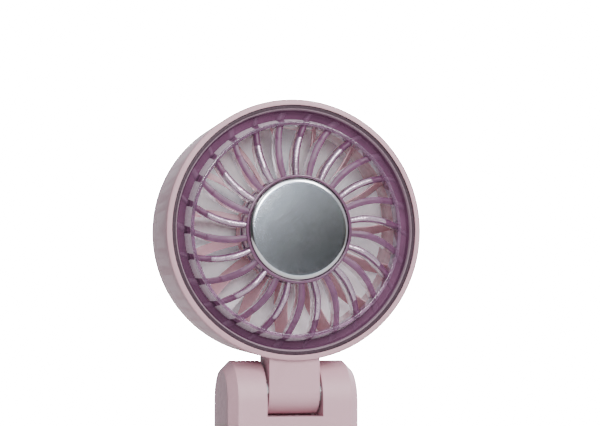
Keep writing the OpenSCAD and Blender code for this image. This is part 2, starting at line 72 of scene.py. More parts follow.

==

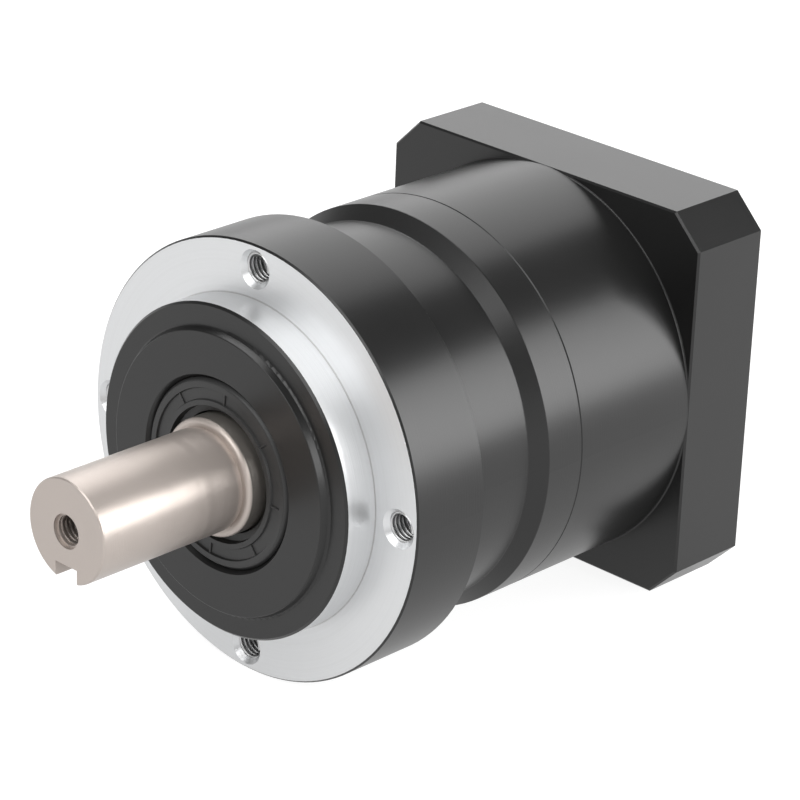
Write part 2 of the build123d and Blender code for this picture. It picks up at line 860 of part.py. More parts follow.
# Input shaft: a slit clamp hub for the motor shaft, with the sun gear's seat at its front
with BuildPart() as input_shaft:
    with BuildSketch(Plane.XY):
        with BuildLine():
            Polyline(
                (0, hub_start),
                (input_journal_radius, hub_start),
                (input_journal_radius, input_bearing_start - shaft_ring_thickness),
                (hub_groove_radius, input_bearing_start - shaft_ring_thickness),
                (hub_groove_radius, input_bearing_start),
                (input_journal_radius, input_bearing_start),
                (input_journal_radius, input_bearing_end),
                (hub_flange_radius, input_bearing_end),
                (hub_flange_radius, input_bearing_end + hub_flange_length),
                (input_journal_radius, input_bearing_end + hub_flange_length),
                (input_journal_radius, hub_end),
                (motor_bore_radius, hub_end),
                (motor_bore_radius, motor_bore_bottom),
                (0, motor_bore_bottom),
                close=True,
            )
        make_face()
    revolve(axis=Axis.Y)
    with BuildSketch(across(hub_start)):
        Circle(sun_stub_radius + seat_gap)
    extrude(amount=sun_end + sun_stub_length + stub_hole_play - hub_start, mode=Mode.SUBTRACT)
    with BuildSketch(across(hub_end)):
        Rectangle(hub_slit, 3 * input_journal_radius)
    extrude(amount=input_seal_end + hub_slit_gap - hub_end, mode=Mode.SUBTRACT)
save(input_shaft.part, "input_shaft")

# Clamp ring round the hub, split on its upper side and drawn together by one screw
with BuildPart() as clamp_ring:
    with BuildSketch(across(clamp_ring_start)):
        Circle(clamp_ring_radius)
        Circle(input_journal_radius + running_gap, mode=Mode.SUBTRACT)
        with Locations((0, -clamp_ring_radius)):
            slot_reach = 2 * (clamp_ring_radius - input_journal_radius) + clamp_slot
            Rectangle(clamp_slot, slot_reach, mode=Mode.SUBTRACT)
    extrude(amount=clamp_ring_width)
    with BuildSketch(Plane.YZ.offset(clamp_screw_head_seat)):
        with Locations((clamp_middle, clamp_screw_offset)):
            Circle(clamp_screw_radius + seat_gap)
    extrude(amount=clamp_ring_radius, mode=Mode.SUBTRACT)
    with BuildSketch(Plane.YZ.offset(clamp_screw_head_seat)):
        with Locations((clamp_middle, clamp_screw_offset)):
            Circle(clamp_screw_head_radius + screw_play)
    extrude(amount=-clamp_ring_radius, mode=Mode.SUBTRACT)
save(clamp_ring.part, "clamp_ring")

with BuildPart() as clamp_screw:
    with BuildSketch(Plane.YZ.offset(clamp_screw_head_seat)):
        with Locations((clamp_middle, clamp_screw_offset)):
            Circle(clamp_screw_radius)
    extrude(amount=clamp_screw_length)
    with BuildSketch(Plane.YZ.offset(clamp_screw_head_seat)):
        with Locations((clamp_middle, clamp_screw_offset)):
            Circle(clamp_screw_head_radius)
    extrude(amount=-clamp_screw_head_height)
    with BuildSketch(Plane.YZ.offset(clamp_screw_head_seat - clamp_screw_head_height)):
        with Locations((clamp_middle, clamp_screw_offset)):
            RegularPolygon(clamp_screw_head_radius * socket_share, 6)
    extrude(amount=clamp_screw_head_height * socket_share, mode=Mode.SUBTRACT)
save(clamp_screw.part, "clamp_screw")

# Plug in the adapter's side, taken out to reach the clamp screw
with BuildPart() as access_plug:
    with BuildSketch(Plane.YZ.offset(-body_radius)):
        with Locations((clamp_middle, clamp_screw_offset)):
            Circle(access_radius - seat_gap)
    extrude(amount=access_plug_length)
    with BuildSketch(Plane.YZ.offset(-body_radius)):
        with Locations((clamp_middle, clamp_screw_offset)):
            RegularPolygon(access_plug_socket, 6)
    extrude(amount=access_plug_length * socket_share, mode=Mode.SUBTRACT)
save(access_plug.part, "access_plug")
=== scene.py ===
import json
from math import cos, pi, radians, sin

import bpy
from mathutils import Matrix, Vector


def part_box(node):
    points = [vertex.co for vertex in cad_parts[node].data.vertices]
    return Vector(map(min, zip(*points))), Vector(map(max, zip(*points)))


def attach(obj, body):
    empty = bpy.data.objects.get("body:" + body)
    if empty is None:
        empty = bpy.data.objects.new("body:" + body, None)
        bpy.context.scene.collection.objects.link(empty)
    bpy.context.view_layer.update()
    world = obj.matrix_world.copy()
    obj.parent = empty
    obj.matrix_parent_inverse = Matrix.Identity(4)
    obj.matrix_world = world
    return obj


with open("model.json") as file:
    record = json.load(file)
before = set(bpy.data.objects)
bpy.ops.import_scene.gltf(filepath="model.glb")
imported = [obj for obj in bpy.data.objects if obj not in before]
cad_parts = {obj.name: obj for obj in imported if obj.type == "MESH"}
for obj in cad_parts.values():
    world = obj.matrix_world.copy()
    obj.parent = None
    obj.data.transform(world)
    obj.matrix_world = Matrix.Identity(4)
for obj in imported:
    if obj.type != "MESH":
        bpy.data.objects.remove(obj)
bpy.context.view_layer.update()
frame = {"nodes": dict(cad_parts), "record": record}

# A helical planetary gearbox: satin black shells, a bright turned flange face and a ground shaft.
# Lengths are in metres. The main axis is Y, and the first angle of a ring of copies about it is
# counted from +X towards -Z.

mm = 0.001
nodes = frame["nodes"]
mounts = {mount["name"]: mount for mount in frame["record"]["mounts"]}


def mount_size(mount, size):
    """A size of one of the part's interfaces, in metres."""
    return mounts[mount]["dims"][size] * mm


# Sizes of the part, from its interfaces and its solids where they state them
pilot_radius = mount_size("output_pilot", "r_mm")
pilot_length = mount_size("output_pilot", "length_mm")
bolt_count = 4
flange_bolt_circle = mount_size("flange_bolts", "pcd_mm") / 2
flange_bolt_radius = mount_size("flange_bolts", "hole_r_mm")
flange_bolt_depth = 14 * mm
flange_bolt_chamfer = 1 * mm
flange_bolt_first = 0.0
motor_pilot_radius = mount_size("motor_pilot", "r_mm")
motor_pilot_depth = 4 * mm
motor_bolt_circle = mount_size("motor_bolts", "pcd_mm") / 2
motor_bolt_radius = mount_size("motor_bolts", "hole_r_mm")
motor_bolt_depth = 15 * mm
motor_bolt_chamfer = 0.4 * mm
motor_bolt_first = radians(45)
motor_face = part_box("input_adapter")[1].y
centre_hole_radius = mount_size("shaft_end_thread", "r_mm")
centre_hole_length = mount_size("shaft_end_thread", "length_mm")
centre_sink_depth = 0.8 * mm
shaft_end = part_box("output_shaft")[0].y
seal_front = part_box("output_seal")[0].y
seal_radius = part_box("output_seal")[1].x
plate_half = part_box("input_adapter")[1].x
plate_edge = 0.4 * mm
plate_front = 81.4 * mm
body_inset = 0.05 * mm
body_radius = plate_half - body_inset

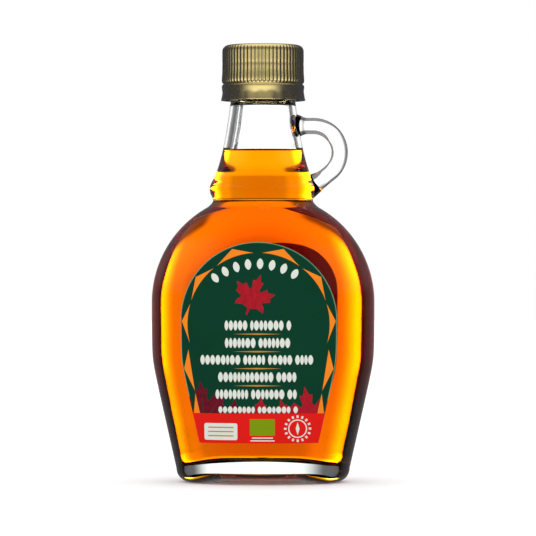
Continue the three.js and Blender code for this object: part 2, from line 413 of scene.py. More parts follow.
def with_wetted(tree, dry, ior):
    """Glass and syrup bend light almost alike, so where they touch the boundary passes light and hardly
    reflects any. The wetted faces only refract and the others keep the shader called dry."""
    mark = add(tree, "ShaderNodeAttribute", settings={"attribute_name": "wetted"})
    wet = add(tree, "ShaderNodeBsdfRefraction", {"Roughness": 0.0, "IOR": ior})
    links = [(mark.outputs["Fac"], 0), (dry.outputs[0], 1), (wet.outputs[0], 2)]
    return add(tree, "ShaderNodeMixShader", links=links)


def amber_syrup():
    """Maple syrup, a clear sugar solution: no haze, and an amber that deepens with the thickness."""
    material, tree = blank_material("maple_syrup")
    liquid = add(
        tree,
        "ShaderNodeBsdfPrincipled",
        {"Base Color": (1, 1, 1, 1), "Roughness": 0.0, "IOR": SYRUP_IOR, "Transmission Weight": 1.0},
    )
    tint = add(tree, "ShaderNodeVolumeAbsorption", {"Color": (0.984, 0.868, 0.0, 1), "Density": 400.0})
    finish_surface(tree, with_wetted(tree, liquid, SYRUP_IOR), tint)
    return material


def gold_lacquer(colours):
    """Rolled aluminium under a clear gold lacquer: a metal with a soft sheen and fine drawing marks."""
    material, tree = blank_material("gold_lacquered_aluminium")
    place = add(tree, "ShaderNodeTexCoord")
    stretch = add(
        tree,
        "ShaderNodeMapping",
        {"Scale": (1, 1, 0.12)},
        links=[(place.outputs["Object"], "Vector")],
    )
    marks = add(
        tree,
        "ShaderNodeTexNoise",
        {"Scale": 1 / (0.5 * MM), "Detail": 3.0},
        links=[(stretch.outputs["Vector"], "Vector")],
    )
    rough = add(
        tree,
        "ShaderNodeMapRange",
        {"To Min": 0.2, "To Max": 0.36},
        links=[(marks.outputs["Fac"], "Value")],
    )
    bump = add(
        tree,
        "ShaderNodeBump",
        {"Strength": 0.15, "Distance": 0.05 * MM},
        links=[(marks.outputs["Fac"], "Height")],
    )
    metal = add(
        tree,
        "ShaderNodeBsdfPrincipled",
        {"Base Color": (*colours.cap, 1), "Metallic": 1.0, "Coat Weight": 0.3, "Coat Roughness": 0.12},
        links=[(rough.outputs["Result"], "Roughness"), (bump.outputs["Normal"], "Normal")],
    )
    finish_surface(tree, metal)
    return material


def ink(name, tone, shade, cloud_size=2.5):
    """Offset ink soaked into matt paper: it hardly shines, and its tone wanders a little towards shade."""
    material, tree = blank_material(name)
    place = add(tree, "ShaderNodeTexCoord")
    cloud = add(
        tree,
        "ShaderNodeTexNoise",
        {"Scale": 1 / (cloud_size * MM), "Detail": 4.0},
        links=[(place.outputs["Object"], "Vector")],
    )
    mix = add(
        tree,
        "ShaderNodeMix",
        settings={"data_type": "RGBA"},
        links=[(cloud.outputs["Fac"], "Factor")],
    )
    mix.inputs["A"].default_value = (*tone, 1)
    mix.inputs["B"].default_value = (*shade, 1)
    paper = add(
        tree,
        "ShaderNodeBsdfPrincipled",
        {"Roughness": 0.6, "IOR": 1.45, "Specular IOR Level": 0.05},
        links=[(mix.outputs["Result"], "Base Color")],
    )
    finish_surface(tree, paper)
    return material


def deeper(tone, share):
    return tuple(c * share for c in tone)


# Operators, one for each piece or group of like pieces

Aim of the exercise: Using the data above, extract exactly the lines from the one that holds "# Plug in the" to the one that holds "mount for mount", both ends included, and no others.

Result:
# Plug in the adapter's side, taken out to reach the clamp screw
with BuildPart() as access_plug:
    with BuildSketch(Plane.YZ.offset(-body_radius)):
        with Locations((clamp_middle, clamp_screw_offset)):
            Circle(access_radius - seat_gap)
    extrude(amount=access_plug_length)
    with BuildSketch(Plane.YZ.offset(-body_radius)):
        with Locations((clamp_middle, clamp_screw_offset)):
            RegularPolygon(access_plug_socket, 6)
    extrude(amount=access_plug_length * socket_share, mode=Mode.SUBTRACT)
save(access_plug.part, "access_plug")
=== scene.py ===
import json
from math import cos, pi, radians, sin

import bpy
from mathutils import Matrix, Vector


def part_box(node):
    points = [vertex.co for vertex in cad_parts[node].data.vertices]
    return Vector(map(min, zip(*points))), Vector(map(max, zip(*points)))


def attach(obj, body):
    empty = bpy.data.objects.get("body:" + body)
    if empty is None:
        empty = bpy.data.objects.new("body:" + body, None)
        bpy.context.scene.collection.objects.link(empty)
    bpy.context.view_layer.update()
    world = obj.matrix_world.copy()
    obj.parent = empty
    obj.matrix_parent_inverse = Matrix.Identity(4)
    obj.matrix_world = world
    return obj


with open("model.json") as file:
    record = json.load(file)
before = set(bpy.data.objects)
bpy.ops.import_scene.gltf(filepath="model.glb")
imported = [obj for obj in bpy.data.objects if obj not in before]
cad_parts = {obj.name: obj for obj in imported if obj.type == "MESH"}
for obj in cad_parts.values():
    world = obj.matrix_world.copy()
    obj.parent = None
    obj.data.transform(world)
    obj.matrix_world = Matrix.Identity(4)
for obj in imported:
    if obj.type != "MESH":
        bpy.data.objects.remove(obj)
bpy.context.view_layer.update()
frame = {"nodes": dict(cad_parts), "record": record}

# A helical planetary gearbox: satin black shells, a bright turned flange face and a ground shaft.
# Lengths are in metres. The main axis is Y, and the first angle of a ring of copies about it is
# counted from +X towards -Z.

mm = 0.001
nodes = frame["nodes"]
mounts = {mount["name"]: mount for mount in frame["record"]["mounts"]}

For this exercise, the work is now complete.